For some, the concept “farm dinner” might elicit thoughts of something akin to steak, eggs, milk, potatoes - with butter, obviously. Hearty, yes, but most likely tired, bland, and boring. This was not the case one recent Saturday evening at Fox Fire Farms in Ignacio. Not the case at all. The first ever, soon-to-be-annual five-course dinner and local wine pairing that was served that night at that farm was nothing short of an export to a countryside Spanish villa accompanied by a five-star menu.


Upon arrival, the crowd (hipsters to seasoned diners to self-proclaimed peanut butter and jelly fans) were welcomed by a glass of 2007 Canyon Wind chardonnay from Grand Valley, Colorado (read: Palisade, CO). The wine, the golden evening sun, and the view of someone’s future dinner out grazing the pastures below was pretty dreamy. Once seated, affront white tablecloths and amidst strangers that after a few glasses of wine became trusted confidants, came the first course.
Pause, let’s revisit the setting: Ignacio, Colorado, yet presented was a “Duet of Ceviches”. Linda Illsley of Durango’s beloved Cocina Linda championed this dish. Alaska came to us in the form of wild Copper River salmon and Alaskan halibut flavored by an organic Mexican marinade atop a hand-ground corn tortilla. Add cilantro and some Sutcliff Rosé and here was a dish and drink one might love together at 11 a.m.
The Latin theme kept up as Chef Linda’s second course stuffed Fox Fire Farms pastured pork and grass-feed beef inside a poblano pepper. What awoke this dish was the cream sauce, and a passerby commented that the Farm’s 2007 Riesling could be considered, “a second sauce.” Sweet it was.
Third, salad. The highlight of the salad, masterminded by Ryan Lowe of Durango’s Ore House, was the dressing. Before I tell you what it was, first think of something that might be growing wild in your yard that you have no idea what to do with, except mojitos. Mint. Way to add a flavor to a salad that could make it speak, Ryan. So this was good: melons, prosciutto, with mint olive oil and balsamic vinegar. Surrounding diners liked it - some said they might even like their obscure mint plants a little more now.

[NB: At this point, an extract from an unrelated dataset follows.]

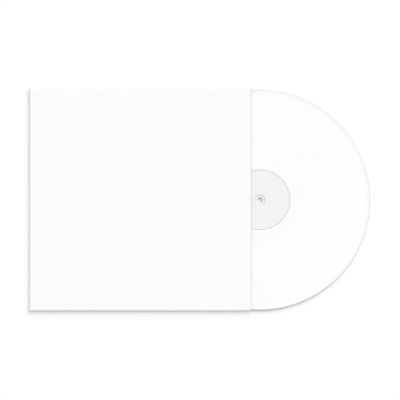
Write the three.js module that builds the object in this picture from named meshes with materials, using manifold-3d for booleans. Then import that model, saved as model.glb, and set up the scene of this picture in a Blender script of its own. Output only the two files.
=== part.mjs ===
// A 12-inch vinyl record lying half out of its folded card jacket. Millimetres, +Z up.
// The object lies flat. X runs from the jacket's spine to its mouth, and Y along the spine.
// The origin is at the middle of the whole footprint, on the surface that the jacket lies on.
import * as THREE from "three";
import { mergeVertices } from "three/addons/utils/BufferGeometryUtils.js";
import Module from "manifold-3d";

const wasm = await Module();
wasm.setup();

// The jacket: one sheet of card, folded and glued into a pocket that is open at one side
const BOARD = 0.5;
const JACKET_WIDTH = 303.5; // spine to mouth
const JACKET_HEIGHT = 306; // along the spine
const JACKET_DEPTH = 4.8; // outside, front cover to back cover
const CREASE_RADIUS = 0.9; // outside of each fold
const FLAP_WIDTH = 18; // each glue flap, from the jacket's edge inwards
const FLAP_TAPER = 9; // length over which a flap narrows at each end
const FLAP_TIP = 7; // width that is left at a flap's ends
const FLAP_END_GAP = 4; // a flap stops this far from the spine and from the mouth
const BACK_INSET = 0.35; // the back cover's cut edge stops short of the gusset's face
const CORNER_SLIT = 0.3; // the gap where a gusset meets the spine

// The disc: one pressing, the same on both sides
const DISC_RADIUS = 150.8;
const SPINDLE_HOLE_RADIUS = 3.62;
const RIM_THICKNESS = 2.1; // the raised bead that keeps the grooves off a turntable mat
const RIM_ROUND = 0.45;
const RIM_WIDTH = 1.6;
const RIM_SLOPE = 3;
const TRACK_THICKNESS = 1.8;
const TRACKS_OUTER_RADIUS = 146.0;
const TRACK_WIDTHS = [19.4, 22.6, 17.9, 24.3]; // from the rim inwards
const TRACK_GAP = 1.3; // the plain ridge between two tracks
const GROOVE_DEPTH = 0.03; // the grooved bands lie this far below the plain land
const CENTRE_THICKNESS = 2.2;
const CENTRE_LAND_RADIUS = 44;
const CENTRE_SLOPE = 8;
const CUP_RADIUS = 7.35; // the dish that the press leaves around the spindle hole
const CUP_DEPTH = 0.7;
const CUP_CURVE = 3; // the dish's power: flat by the hole, steep at its edge
const CUP_STEPS = 3;

// The labels: paper, pressed into a shallow recess on each side
const LABEL_RADIUS = 40.4;
const LABEL_THICKNESS = 0.15;
const MOAT_WIDTH = 0.8; // the pressed line around a label
const MOAT_DEPTH = 0.4;

// How the disc lies in the jacket
const PAST_MOUTH = 12; // the spindle hole's axis stands this far outside the mouth
const LYING_GAP = 0.1; // between the disc's bead and the flaps under it
const RIM_CLEARANCE = 0.3; // between the disc's edge and the lower gusset

const TURNED_SEGMENTS = 96;
const FOLD_SEGMENTS = 6;
const RIM_STEPS = 2;
const OVERCUT = 5; // how far a cutting body runs past what it cuts

const halfHeight = JACKET_HEIGHT / 2;
const totalWidth = JACKET_WIDTH + PAST_MOUTH + DISC_RADIUS;
const spineX = -totalWidth / 2;
const mouthX = spineX + JACKET_WIDTH;
const foldInside = CREASE_RADIUS - BOARD;

const disc = {
  x: mouthX + PAST_MOUTH,
  y: -(halfHeight - BOARD - RIM_CLEARANCE - DISC_RADIUS),
  z: 2 * BOARD + LYING_GAP + RIM_THICKNESS / 2,
};

// Turns a closed geometry into a solid that can be cut and joined.
function solidOf(geometry) {
  const bare = geometry.clone();
  bare.deleteAttribute("normal");
  bare.deleteAttribute("uv");
  const merged = mergeVertices(bare, 1e-4);
  return new wasm.Manifold(
    new wasm.Mesh({
      numProp: 3,
      vertProperties: merged.attributes.position.array,
      triVerts: new Uint32Array(merged.index.array),
    }),
  );
}

function geometryOf(solid) {
  const mesh = solid.getMesh();
  const geometry = new THREE.BufferGeometry();
  geometry.setAttribute("position", new THREE.BufferAttribute(mesh.vertProperties, mesh.numProp));
  geometry.setIndex(new THREE.BufferAttribute(mesh.triVerts, 1));
  geometry.computeVertexNormals();
  return geometry;
}

function box(low, high) {
  const size = high.map((value, axis) => value - low[axis]);
  const middle = high.map((value, axis) => (value + low[axis]) / 2);
  return solidOf(new THREE.BoxGeometry(...size).translate(...middle));
}

function extruded(shape, depth) {
  return new THREE.ExtrudeGeometry(shape, {
    depth,
    bevelEnabled: false,
    curveSegments: FOLD_SEGMENTS,
  });
}

// A section drawn in (Y, Z), run along X from one place to another.
function alongX(shape, from, to) {
  const geometry = extruded(shape, to - from);
  geometry.rotateY(Math.PI / 2).rotateX(Math.PI / 2);
  return solidOf(geometry.translate(from, 0, 0));
}

// A section drawn in (X, Z), run along Y, as far each way.
function alongY(shape, reach) {
  const geometry = extruded(shape, 2 * reach).rotateX(Math.PI / 2);
  return solidOf(geometry.translate(0, reach, 0));
}

// The outside of the jacket across the spine: the front cover turns down into the two gussets,
// each gusset turns in to its flap, and the back cover lies under the flaps with bare cut edges.
function outsideAcross() {
  const r = CREASE_RADIUS;
  const edge = halfHeight - BACK_INSET;
  const shape = new THREE.Shape();
  shape.moveTo(-edge, 0);
  shape.lineTo(edge, 0);
  shape.lineTo(edge, BOARD);
  shape.lineTo(halfHeight - r, BOARD);
  shape.absarc(halfHeight - r, BOARD + r, r, -Math.PI / 2, 0);
  shape.absarc(halfHeight - r, JACKET_DEPTH - r, r, 0, Math.PI / 2);
  shape.absarc(r - halfHeight, JACKET_DEPTH - r, r, Math.PI / 2, Math.PI);
  shape.absarc(r - halfHeight, BOARD + r, r, Math.PI, 1.5 * Math.PI);
  shape.lineTo(-edge, BOARD);
  return shape;
}

// A rectangle with rounded corners, between two corners.
function roundedRectangle(low, high, r) {
  const shape = new THREE.Shape();
  shape.absarc(high[0] - r, low[1] + r, r, -Math.PI / 2, 0);
  shape.absarc(high[0] - r, high[1] - r, r, 0, Math.PI / 2);
  shape.absarc(low[0] + r, high[1] - r, r, Math.PI / 2, Math.PI);
  shape.absarc(low[0] + r, low[1] + r, r, Math.PI, 1.5 * Math.PI);
  return shape;
}

// A glue flap's outline, lying on the back cover: side is 1 at the top of the jacket, -1 at the bottom.
function flap(side) {
  const wall = side * (halfHeight - BOARD / 2);
  const tip = side * (halfHeight - FLAP_TIP);
  const inner = side * (halfHeight - FLAP_WIDTH);
  const start = spineX + FLAP_END_GAP;
  const end = mouthX - FLAP_END_GAP;
  const outline = [
    [start, wall],
    [start, tip],
    [start + FLAP_TAPER, inner],
    [end - FLAP_TAPER, inner],
    [end, tip],
    [end, wall],
  ].map(([x, y]) => new THREE.Vector2(x, y));
  if (side < 0) outline.reverse();
  const geometry = extruded(new THREE.Shape(outline), 2 * BOARD);
  return solidOf(geometry.translate(0, 0, BOARD / 2));
}

function cornerSlit(side) {
  const outer = side * (halfHeight + OVERCUT);
  const inner = side * (halfHeight - CREASE_RADIUS);
  return box(
    [spineX + BOARD, Math.min(outer, inner), BOARD],
    [spineX + BOARD + CORNER_SLIT, Math.max(outer, inner), JACKET_DEPTH - CREASE_RADIUS],
  );
}

function jacket() {
  const past = mouthX + OVERCUT;
  const outside = alongX(outsideAcross(), spineX, mouthX).intersect(
    alongY(roundedRectangle([spineX, 0], [past, JACKET_DEPTH], CREASE_RADIUS), halfHeight),
  );
  const wall = halfHeight - BOARD;
  const ceiling = JACKET_DEPTH - BOARD;
  const roomAbove = alongX(
    roundedRectangle([-wall, 2 * BOARD], [wall, ceiling], foldInside),
    spineX + BOARD,
    past,
  ).intersect(
    alongY(roundedRectangle([spineX + BOARD, BOARD], [past + OVERCUT, ceiling], foldInside), wall),
  );
  const roomBetweenFlaps = box([spineX + CREASE_RADIUS, -wall, BOARD], [past, wall, 2.5 * BOARD])
    .subtract(flap(1))
    .subtract(flap(-1));
  return outside
    .subtract(roomAbove)
    .subtract(roomBetweenFlaps)
    .subtract(cornerSlit(1))
    .subtract(cornerSlit(-1));
}

// The face that a label shows or lies on, from the spindle hole out to the label's edge.
// below is how far it lies under the plain land around the label.
function labelBed(below) {
  const flat = CENTRE_THICKNESS / 2 - below;
  const points = [];
  for (let k = 0; k <= CUP_STEPS; k++) {
    const share = k / CUP_STEPS;
    const radius = SPINDLE_HOLE_RADIUS + (CUP_RADIUS - SPINDLE_HOLE_RADIUS) * share;
    points.push([radius, flat - CUP_DEPTH * (1 - share ** CUP_CURVE)]);
  }
  return [...points, [LABEL_RADIUS, flat]];
}

// The grooved bands from the rim inwards, each a flat floor with a ridge of plain land after it.
function bands() {
  const land = TRACK_THICKNESS / 2;
  const floor = land - GROOVE_DEPTH;
  const points = [[TRACKS_OUTER_RADIUS, floor]];
  let radius = TRACKS_OUTER_RADIUS;
  TRACK_WIDTHS.forEach((width, track) => {
    radius -= width;
    points.push([radius, floor]);
    if (track < TRACK_WIDTHS.length - 1) points.push([radius - TRACK_GAP / 2, land]);
    radius -= TRACK_GAP;
    points.push([radius, track < TRACK_WIDTHS.length - 1 ? floor : land]);
  });
  return points.reverse();
}

// One face of the disc as [radius, height above the middle plane], from the hole to the rim.
function discFace() {
  const centre = CENTRE_THICKNESS / 2;
  const bead = RIM_THICKNESS / 2;
  const beadInner = DISC_RADIUS - RIM_WIDTH;
  const points = [
    ...labelBed(LABEL_THICKNESS),
    [LABEL_RADIUS + MOAT_WIDTH / 2, centre - MOAT_DEPTH],
    [LABEL_RADIUS + MOAT_WIDTH, centre],
    [CENTRE_LAND_RADIUS, centre],
    [CENTRE_LAND_RADIUS + CENTRE_SLOPE, TRACK_THICKNESS / 2],
    ...bands(),
    [beadInner - RIM_SLOPE, TRACK_THICKNESS / 2],
    [beadInner, bead],
  ];
  for (let k = 0; k <= RIM_STEPS; k++) {
    const turn = ((k / RIM_STEPS) * Math.PI) / 2;
    points.push([
      DISC_RADIUS - RIM_ROUND * (1 - Math.sin(turn)),
      bead - RIM_ROUND * (1 - Math.cos(turn)),
    ]);
  }
  return points;
}

// Turns a closed outline of [radius, height] about the Z axis.
function turned(outline) {
  const points = [...outline, outline[0]].map(([r, z]) => new THREE.Vector2(r, z));
  return new THREE.LatheGeometry(points, TURNED_SEGMENTS).rotateX(Math.PI / 2);
}

function pressing() {
  const top = discFace();
  const bottom = top.map(([r, z]) => [r, -z]);
  return turned([...bottom, ...top.reverse()]);
}

// A label follows the dish down to the hole. side is 1 for the upper face, -1 for the lower.
function label(side) {
  const outline = [...labelBed(LABEL_THICKNESS), ...labelBed(0).reverse()];
  const placed = outline.map(([r, z]) => [r, side * z]);
  return turned(side > 0 ? placed : placed.reverse());
}

function named(name, geometry, material) {
  const mesh = new THREE.Mesh(geometry, material);
  mesh.name = name;
  return mesh;
}

const card = new THREE.MeshStandardMaterial({ color: 0xfbfbfb, roughness: 0.85, metalness: 0 });
const vinyl = new THREE.MeshStandardMaterial({ color: 0xfdfdfd, roughness: 0.35, metalness: 0 });
const paper = new THREE.MeshStandardMaterial({ color: 0xf3f3f3, roughness: 0.8, metalness: 0 });

const record = new THREE.Group();
record.add(named("record_disc", pressing(), vinyl));
record.add(named("label_side_a", label(1), paper));
record.add(named("label_side_b", label(-1), paper));
record.position.set(disc.x, disc.y, disc.z);

const whole = new THREE.Group();
whole.add(named("jacket", geometryOf(jacket()), card));
whole.add(record);

export default whole;
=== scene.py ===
"""Looks for a white 12-inch record lying half out of its white card jacket, seen from straight above.

Metres, +Z up. X runs from the jacket's spine to its mouth, and Y along the spine.
"""

import math

import bmesh
import bpy
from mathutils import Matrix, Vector, noise


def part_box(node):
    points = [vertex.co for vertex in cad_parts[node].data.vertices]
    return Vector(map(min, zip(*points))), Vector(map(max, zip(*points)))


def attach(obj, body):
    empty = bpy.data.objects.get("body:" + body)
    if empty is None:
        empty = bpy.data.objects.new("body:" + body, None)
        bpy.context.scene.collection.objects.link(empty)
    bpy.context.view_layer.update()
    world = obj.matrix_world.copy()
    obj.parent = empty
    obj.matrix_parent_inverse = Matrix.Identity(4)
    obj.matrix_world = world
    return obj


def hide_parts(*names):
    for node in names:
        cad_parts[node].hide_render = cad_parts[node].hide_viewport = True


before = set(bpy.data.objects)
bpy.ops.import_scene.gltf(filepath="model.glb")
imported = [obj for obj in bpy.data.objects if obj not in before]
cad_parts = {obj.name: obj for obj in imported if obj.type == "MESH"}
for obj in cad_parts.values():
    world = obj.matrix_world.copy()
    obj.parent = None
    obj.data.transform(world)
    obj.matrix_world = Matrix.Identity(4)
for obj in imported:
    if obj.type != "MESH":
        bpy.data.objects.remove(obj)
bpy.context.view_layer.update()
MM = 0.001

# The view: the photograph looks straight down and is square
PICTURE_PIXELS = 400
DISC_CENTRE_PIXELS = (260.0, 200.0)
DISC_WIDTH_PIXELS = 220.0
LENS = 150.0
SENSOR = 36.0

# The light: a broad soft lamp above and to the right, and an even glow from all round
LAMP_AZIMUTH = math.radians(56)  # from +X towards +Y
LAMP_ELEVATION = math.radians(38)
LAMP_SPREAD = math.radians(58)
LAMP_SHARE = 0.43  # of the light on a level surface
GLOW_SHARE = 0.573
FLOOR_GAP = 0.1 * MM
FLOOR_REACH = 6.0
FLOOR_LIFT = 0.04  # the floor's own brightness, for the camera alone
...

Dave Cuntz, the Strater Hotel Chef, to tell it straight, knocked the main course out of the Spanish villa’s courtyard. Sticking a fork into the farm’s grass-fed lamb was like stabbing a piece of caramel, and it dissolved as such. As if the meat wasn’t enough alone, diners could excavate around the plate and cover the meat with the strawberry, pepper, and mint compote. Here the 2009 Sutcliff merlot shined as the perfect fit for this dish, while the 2006 Hermosa Vineyards Cab smelled and tasted similar to the Guy Drew Colorado Port. That port was served with desert. After the first four courses, a French-sized portion of flourless chocolate cake was just enough to satisfy cravings for a sweet finish.


At the end of dinner the chef’s stood and the diners applauded. “Thank mother nature,” exclaimed Chef Linda, “she made it, we put salt on it!” Surely not the sleepy farm dinner one might expect.